◆ Requirements ◆
Below is a listing. Quote from it, exactly, the lines from the one containing "before = set(bpy.data.objects)" down to the one containing "PLATE_Z = TOP", both ends included, and nothing else.

◆ Source material ◆
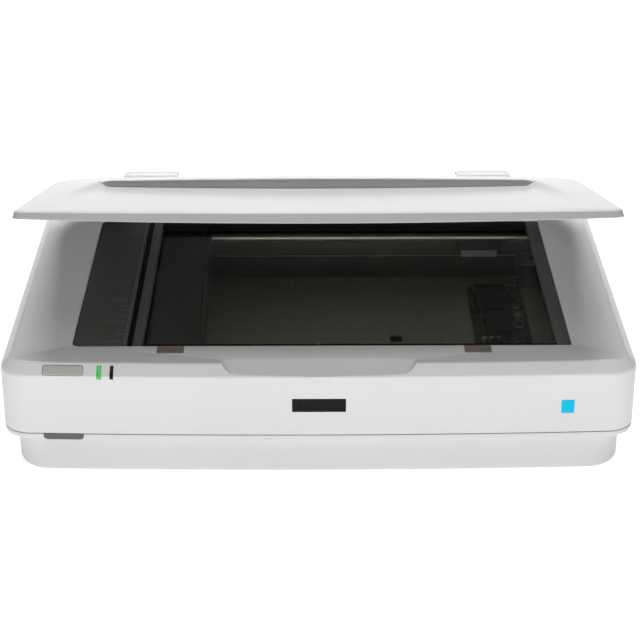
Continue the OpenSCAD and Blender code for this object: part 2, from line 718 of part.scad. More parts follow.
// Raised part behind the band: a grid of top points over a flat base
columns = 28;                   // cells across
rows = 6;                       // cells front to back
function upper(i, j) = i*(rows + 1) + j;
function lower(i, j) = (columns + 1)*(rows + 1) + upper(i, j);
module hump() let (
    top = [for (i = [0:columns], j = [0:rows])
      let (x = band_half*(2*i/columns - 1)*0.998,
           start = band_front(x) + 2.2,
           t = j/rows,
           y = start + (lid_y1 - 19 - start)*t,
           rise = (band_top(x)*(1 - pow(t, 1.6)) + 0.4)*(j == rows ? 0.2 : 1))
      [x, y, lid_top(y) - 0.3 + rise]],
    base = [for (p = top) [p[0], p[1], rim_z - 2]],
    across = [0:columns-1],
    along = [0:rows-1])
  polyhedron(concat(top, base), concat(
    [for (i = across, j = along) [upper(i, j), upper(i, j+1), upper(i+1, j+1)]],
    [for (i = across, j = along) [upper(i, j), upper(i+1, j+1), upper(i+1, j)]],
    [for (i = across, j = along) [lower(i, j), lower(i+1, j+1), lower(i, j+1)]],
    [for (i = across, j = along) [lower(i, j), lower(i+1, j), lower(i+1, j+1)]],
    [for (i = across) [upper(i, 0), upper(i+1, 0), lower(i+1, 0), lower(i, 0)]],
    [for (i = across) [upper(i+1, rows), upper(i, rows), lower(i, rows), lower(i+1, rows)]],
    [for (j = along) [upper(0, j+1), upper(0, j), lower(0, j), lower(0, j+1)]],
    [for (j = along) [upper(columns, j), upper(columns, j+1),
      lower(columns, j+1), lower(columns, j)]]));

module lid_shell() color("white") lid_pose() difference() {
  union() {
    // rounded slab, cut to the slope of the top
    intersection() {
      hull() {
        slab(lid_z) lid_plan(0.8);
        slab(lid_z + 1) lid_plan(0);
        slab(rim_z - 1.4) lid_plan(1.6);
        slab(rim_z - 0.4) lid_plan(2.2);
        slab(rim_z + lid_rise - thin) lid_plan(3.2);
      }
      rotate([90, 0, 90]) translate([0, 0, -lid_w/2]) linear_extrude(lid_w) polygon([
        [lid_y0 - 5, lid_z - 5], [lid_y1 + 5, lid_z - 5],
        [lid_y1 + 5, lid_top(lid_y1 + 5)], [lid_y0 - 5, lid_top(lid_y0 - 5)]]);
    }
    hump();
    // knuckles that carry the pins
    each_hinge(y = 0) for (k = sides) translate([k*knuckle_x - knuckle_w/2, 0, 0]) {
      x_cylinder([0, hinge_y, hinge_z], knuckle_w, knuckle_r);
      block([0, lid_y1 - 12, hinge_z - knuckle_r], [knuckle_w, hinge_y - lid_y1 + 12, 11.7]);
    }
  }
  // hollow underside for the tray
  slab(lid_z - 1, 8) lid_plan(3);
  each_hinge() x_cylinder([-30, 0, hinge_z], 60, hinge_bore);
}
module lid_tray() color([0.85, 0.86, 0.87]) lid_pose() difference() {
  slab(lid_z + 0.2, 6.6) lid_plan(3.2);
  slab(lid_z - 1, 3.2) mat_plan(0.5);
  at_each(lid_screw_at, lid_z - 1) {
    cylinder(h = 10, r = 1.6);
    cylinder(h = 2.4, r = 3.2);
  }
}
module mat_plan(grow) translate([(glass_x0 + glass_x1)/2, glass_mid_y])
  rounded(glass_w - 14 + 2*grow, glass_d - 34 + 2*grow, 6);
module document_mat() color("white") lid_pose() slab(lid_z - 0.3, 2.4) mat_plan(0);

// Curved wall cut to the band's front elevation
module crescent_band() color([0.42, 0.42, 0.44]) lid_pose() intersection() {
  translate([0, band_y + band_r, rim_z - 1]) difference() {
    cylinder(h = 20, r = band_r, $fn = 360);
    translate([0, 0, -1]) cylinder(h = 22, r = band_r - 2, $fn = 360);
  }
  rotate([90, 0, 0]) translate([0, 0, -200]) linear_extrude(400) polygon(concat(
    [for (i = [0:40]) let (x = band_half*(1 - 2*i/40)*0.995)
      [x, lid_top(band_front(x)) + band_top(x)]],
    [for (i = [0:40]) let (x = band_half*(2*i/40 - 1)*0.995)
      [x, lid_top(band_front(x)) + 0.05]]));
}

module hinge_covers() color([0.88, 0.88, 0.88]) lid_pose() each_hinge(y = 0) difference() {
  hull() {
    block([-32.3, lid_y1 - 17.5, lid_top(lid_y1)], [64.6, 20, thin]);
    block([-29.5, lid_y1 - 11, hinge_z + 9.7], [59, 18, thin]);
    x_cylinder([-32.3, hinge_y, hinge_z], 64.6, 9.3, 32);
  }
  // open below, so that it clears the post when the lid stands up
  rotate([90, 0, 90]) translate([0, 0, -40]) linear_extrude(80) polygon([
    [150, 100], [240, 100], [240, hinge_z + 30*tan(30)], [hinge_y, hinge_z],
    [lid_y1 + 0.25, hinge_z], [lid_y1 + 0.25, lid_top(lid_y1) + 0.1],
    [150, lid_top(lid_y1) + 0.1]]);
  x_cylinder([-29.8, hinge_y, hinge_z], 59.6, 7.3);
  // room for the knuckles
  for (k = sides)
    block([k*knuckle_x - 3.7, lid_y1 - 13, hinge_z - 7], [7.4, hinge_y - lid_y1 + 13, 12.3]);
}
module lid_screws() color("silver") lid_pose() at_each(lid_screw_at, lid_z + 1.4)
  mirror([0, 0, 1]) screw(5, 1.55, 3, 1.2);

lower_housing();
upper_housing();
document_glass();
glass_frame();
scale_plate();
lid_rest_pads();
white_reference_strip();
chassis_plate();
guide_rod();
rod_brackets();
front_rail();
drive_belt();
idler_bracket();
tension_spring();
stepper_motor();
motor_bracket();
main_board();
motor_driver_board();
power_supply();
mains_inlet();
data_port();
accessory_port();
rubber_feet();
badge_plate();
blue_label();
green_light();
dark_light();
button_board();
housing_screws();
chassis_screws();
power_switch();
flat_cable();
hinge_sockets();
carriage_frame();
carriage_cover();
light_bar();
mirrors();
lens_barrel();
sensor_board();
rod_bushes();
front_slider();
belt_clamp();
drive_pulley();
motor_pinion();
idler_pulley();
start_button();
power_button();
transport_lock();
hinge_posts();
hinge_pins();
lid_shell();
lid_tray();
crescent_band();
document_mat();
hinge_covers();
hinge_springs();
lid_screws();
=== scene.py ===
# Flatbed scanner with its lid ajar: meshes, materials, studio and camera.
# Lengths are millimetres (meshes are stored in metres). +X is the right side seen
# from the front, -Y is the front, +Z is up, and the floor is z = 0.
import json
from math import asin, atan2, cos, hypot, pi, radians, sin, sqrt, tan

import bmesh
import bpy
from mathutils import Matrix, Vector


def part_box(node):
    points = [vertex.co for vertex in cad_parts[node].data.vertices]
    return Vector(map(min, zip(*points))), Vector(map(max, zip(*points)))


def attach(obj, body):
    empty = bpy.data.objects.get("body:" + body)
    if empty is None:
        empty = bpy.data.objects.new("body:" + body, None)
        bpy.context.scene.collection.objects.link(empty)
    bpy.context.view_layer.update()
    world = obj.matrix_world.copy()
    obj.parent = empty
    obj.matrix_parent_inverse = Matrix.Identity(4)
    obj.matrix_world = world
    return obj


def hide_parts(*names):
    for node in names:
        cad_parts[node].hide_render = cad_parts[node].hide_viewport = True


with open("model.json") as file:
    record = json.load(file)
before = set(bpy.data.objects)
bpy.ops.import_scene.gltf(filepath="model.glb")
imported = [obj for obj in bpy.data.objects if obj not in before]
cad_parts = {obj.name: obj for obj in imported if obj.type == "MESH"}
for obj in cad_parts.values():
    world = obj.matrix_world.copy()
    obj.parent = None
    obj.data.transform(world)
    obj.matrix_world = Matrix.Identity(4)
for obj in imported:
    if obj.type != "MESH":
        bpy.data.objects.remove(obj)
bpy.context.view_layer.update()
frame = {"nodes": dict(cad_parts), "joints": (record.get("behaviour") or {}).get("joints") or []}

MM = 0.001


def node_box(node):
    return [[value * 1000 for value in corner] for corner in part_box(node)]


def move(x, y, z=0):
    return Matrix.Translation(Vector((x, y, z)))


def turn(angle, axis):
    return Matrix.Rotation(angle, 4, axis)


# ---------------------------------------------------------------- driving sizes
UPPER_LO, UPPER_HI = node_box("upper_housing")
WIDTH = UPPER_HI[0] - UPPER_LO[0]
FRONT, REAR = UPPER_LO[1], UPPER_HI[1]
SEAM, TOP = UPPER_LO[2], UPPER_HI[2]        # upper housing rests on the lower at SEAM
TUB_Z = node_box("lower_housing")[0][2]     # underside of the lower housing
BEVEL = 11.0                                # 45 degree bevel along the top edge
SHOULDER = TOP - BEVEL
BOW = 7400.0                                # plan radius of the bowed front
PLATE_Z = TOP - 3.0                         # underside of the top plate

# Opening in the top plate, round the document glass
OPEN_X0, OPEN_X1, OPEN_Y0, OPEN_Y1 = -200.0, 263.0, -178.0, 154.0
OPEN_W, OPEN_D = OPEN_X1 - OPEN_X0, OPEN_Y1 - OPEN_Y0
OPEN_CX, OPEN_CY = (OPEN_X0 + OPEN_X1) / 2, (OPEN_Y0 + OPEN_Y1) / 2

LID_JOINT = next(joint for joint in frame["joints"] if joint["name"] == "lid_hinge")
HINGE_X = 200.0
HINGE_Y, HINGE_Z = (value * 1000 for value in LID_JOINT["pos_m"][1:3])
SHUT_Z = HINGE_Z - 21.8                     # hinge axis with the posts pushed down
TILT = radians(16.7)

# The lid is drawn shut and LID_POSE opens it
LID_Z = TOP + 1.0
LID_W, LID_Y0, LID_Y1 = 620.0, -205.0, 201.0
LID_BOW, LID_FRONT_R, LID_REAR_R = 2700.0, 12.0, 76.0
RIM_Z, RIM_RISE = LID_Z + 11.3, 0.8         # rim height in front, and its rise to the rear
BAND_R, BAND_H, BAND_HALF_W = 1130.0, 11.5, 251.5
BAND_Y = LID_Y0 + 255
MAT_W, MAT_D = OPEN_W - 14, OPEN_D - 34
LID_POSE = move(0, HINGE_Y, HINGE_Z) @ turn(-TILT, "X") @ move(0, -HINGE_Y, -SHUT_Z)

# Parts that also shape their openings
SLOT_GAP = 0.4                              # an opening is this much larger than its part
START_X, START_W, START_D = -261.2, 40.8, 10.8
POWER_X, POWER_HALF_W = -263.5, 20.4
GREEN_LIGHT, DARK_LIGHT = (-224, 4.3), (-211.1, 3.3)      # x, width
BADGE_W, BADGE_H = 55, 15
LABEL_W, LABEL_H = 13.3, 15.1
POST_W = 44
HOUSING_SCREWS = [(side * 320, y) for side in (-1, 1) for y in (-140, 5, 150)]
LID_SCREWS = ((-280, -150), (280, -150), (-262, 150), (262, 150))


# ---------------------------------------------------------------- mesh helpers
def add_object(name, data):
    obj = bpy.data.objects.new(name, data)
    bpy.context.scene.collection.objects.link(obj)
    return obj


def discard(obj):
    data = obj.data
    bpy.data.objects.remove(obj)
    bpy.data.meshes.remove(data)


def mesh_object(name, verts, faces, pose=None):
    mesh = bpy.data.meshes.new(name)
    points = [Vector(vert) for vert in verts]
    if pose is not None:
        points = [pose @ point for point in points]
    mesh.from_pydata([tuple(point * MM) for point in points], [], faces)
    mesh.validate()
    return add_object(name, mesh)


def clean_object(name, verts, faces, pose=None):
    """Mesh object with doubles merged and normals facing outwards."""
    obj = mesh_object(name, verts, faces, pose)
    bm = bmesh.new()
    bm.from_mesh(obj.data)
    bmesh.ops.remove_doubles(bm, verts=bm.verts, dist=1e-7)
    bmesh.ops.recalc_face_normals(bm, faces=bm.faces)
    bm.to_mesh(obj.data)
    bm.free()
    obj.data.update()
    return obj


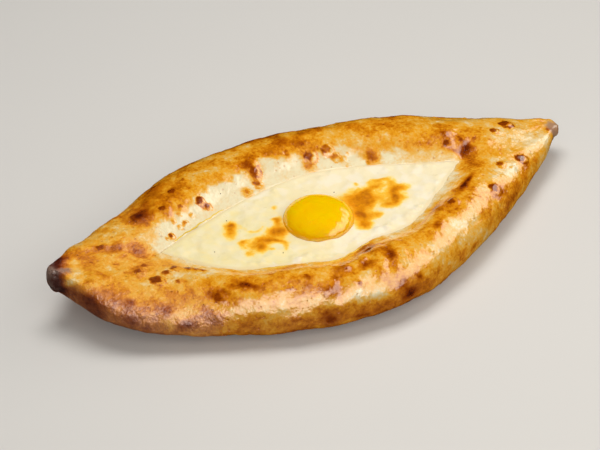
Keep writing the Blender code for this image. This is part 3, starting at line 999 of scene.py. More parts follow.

◆ Exercise solution ◆
before = set(bpy.data.objects)
bpy.ops.import_scene.gltf(filepath="model.glb")
imported = [obj for obj in bpy.data.objects if obj not in before]
cad_parts = {obj.name: obj for obj in imported if obj.type == "MESH"}
for obj in cad_parts.values():
    world = obj.matrix_world.copy()
    obj.parent = None
    obj.data.transform(world)
    obj.matrix_world = Matrix.Identity(4)
for obj in imported:
    if obj.type != "MESH":
        bpy.data.objects.remove(obj)
bpy.context.view_layer.update()
frame = {"nodes": dict(cad_parts), "joints": (record.get("behaviour") or {}).get("joints") or []}

MM = 0.001


def node_box(node):
    return [[value * 1000 for value in corner] for corner in part_box(node)]


def move(x, y, z=0):
    return Matrix.Translation(Vector((x, y, z)))


def turn(angle, axis):
    return Matrix.Rotation(angle, 4, axis)


# ---------------------------------------------------------------- driving sizes
UPPER_LO, UPPER_HI = node_box("upper_housing")
WIDTH = UPPER_HI[0] - UPPER_LO[0]
FRONT, REAR = UPPER_LO[1], UPPER_HI[1]
SEAM, TOP = UPPER_LO[2], UPPER_HI[2]        # upper housing rests on the lower at SEAM
TUB_Z = node_box("lower_housing")[0][2]     # underside of the lower housing
BEVEL = 11.0                                # 45 degree bevel along the top edge
SHOULDER = TOP - BEVEL
BOW = 7400.0                                # plan radius of the bowed front
PLATE_Z = TOP - 3.0                         # underside of the top plate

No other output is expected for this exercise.